Carter-May Home, St. Joseph Residence benefit from a Day of Caring

CHARLESTON — The Carter-May Home received some needed repairs thanks to the Day of Caring, a community service event sponsored by the Trident United Way that helps nonprofit organizations.

According to Janine Bauder, administrator of the Carter-May Home and St. Joseph’s Residence, nonprofits can list projects on the United Way Web site and local businesses will sign up to do the work.

All the projects are done on Sept. 11, or the second Monday of September each year, with a few exceptions.

“This year we posted three projects and all were chosen,” Bauder said.  “JW Aluminum built us a gazebo in front of the priest wing and a raised garden behind our building. They laid the cement walkways and patios needed for those projects and provided all of the supplies.”

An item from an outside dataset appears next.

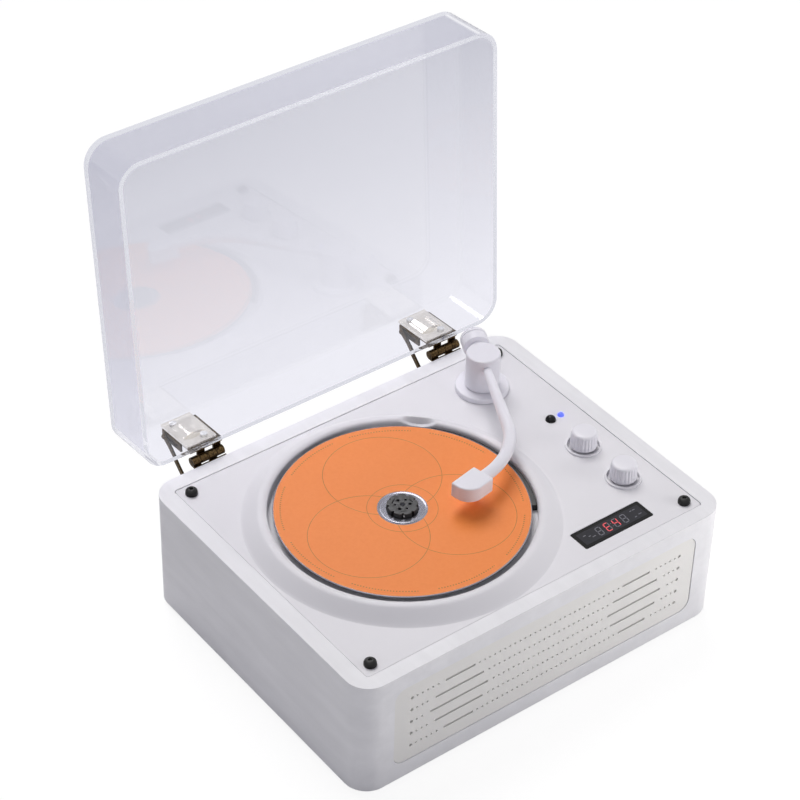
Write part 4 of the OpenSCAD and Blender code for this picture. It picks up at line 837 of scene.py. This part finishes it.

Volunteers from the State Ports Authority put together a patio out of pavers and bricks, creating a sitting area at the back of the property. Eddie Woods, who handles maintenance for the Diocese of Charleston’s West Chancery office, will lay the pavement for a sidewalk to the area later.

Bauder said all supplies were donated and they provided lunch.

“Needless to say it was a busy day-from 8 a.m. on,” she said. “It was a really great event: a way for the community to see what we are doing to care for elderly and priests, a way for businesses to volunteer and  give, and a way for us to improve what we have and are doing with little cost to us.”

According to its mission statement, Trident United Way is an organization in the Lowcountry designed to bring together people, businesses, government and agencies to determine the most pressing human service problems and develop the resources to solve them.